In this codicil, Roger Tichborne revokes certain bequests and appointments previously made in his will in favour of his former solicitor John Holmes and trustees Joseph Leete and Francis Baigent. He substitutes other bequests and appointments in favour of John Holmes and his friends Francis Lushington and Guildford Onslow and hotel keeper Edward Rous. The bequests are made subject to his being put into possession of the Tichborne estates ("now being litigated"), etc. This codicil was drafted by the solicitor Edmund Kell Blyth and the text is in the hand of his clerk, Herbert Chamberlain, both of whom have signed the codicil in addition to Roger Tichborne.
 
Legal foolscap. Approx 12.75 x 8 inches. Watermarked R. Barnard 1867. Very slight fraying to top edge. Some mounting residue to verso, else fine.
 
The case of the Tichborne Claimant was one of the most celebrated and reported civil cases of the 19th century.  The heir to the Tichborne baronetcy, Roger Tichborne, was presumed to have drowned in a shipwreck off Brazil in 1854. His grieving mother, believing him to be still alive, advertised widely enquiring after his whereabouts and in 1866 a butcher from Wagga Wagga, Australia, came forward claiming to be the lost heir. Lady Tichborne brought him to England and, although he appeared unrefined and ill-educated, she instantly accepted him as her lost son, although the majority of the family refused to do so.  When she died in March 1868 there began a long legal battle in which the identity of Roger Tichborne was disputed and his right to inherit the title and estates was hotly contested. The court eventually held that the claimant was, in fact, Arthur Orton, the son of a butcher from Wapping who, whilst in Australia had also gone under the name of Thomas Castro.  Following his loss of the protracted civil case he was prosecuted for perjury in what was one of the longest trials in the history of the English criminal law and was subsequently sentenced to 14 years imprisonment. Following his release on licence in 1884 Orton continued to pursue his claim but, by then, the public had lost their appetite for the affair and he died destitute on 1st April 1898. Although he is known as one of the great fraudsters and imposters of history, there is some evidence to suggest that he may indeed have been the real Roger Tichborne.
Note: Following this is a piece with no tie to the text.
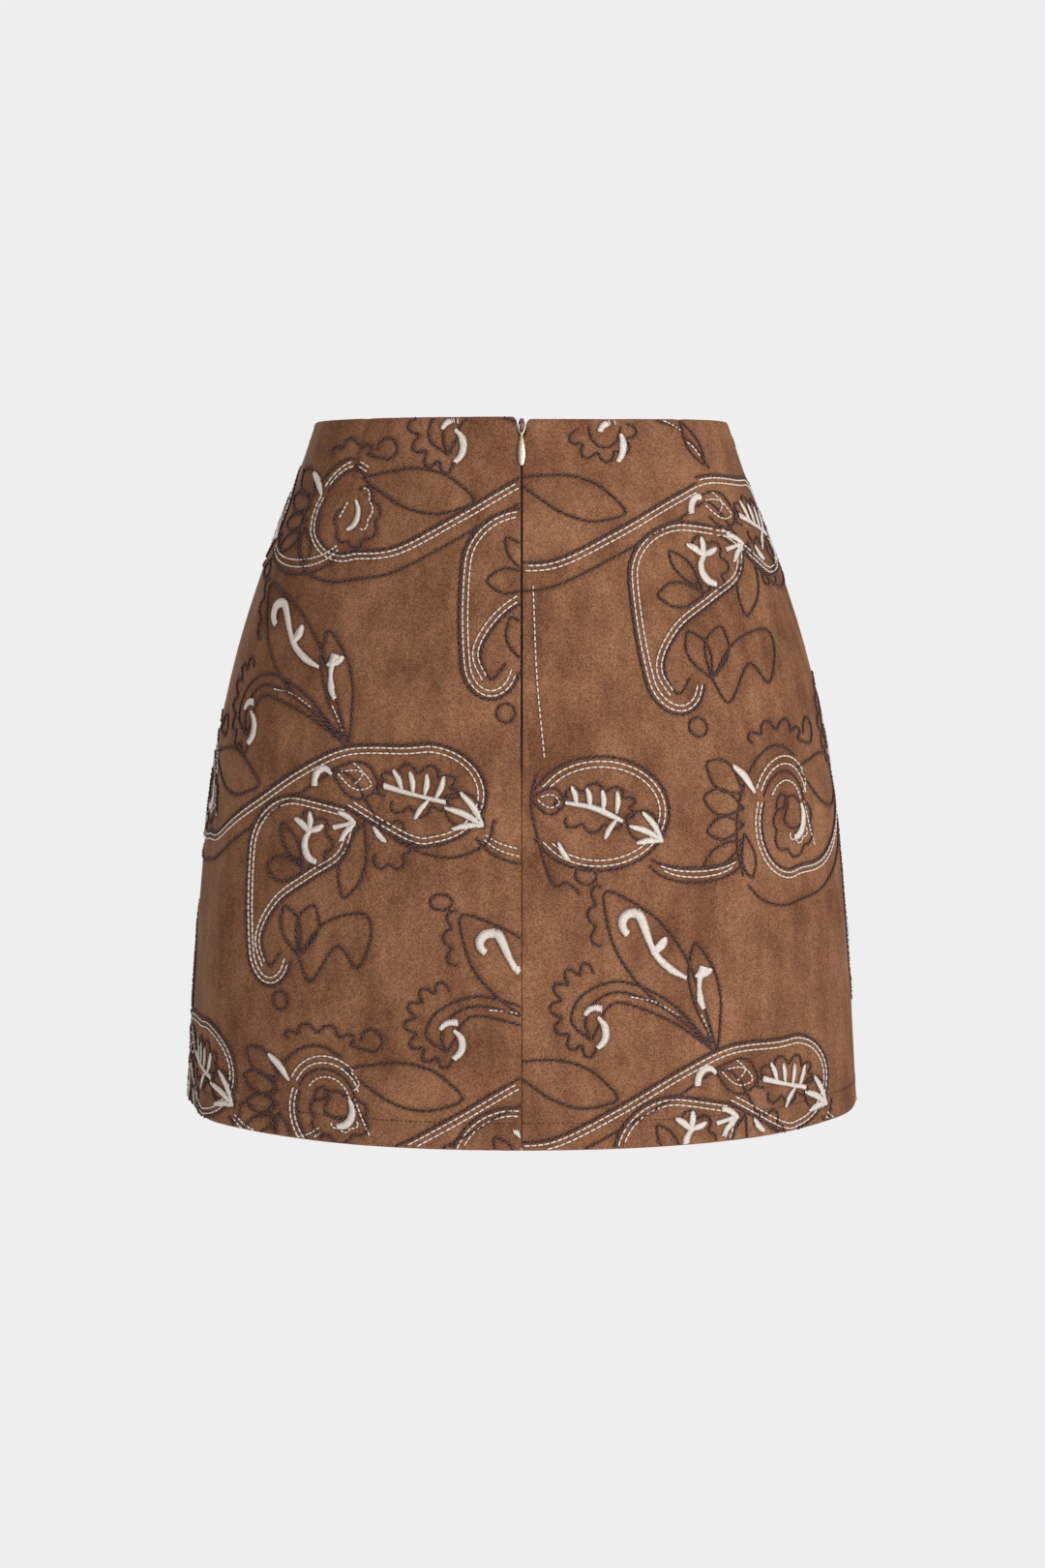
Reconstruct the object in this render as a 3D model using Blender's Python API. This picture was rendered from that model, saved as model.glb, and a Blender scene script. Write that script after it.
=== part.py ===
"""A-line mini skirt with a concealed zip at the centre back, filled out as when worn.

Metres, +Z up. The origin is the centre of the waist opening, in the plane of the top edge. The back, with its zip,
faces -Y, and the wearer's right side is +X. Every cloth piece is a wall between two skins read from one loft.
"""

import math
from collections import namedtuple

import bmesh
import bpy
from mathutils import Matrix, Vector

MM = 0.001

LENGTH = 385 * MM  # waist edge to hem edge, down the centre back
WALL = 1.5 * MM  # faux suede and its backing
HEM_DEPTH = 14.5 * MM  # hem turned up once
HEM_WALL = 2.7 * MM  # two layers of cloth in the turned hem
HEM_STEP = 1.0 * MM  # over which the wall thickens at the hem's top
HEM_ROLL = 1.2 * MM  # height of the rolled lower edge
HEM_ROLL_IN = 0.6 * MM  # how much thinner the wall is there
SEAM_GAP = 0.3 * MM
ROUNDNESS = 2.15  # exponent of the plan curve: 2 is an ellipse, more is squarer
RIGHT_TOP_STEP = 1.2 * MM  # the right back panel is sewn this much lower at the zip

ZIP_LENGTH = 172 * MM
ZIP_GAP = 1.5 * MM  # between the folded edges over the chain
ZIP_FADE = 30 * MM  # below the zip the edges close up over this length
TAPE_WIDTH = 12 * MM
TAPE_WALL = 1.0 * MM
TAPE_END = 12 * MM  # tape left below the last tooth
CHAIN_HALF = 1.8 * MM
CHAIN_DEPTH = 1.6 * MM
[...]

When he died, it is reported that 5,000 people attended his funeral and the family allowed the coffin to bear the inscription "Sir Roger Charles Doughty Tichborne" and the burial was so recorded in the Paddington cemetery records.
 
An exceptional document of historic significance. The persons named in the codicil Holmes, Baigent, Lushington, Onslow, etc, where all persons who had a prominent part in the legal proceedings in one way or another. The codicil was made shortly after the death of Lady Tichborne and whilst the litigation was still in its earliest stages.
 
Provenance: From a 19th century album compiled by the Blyth family.  Edmund Kell Blyth, the solicitor who drafted this codicil, appears to have been related to the engineer, Benjamin Blyth and the three times premier of Australia, Arthur Blyth.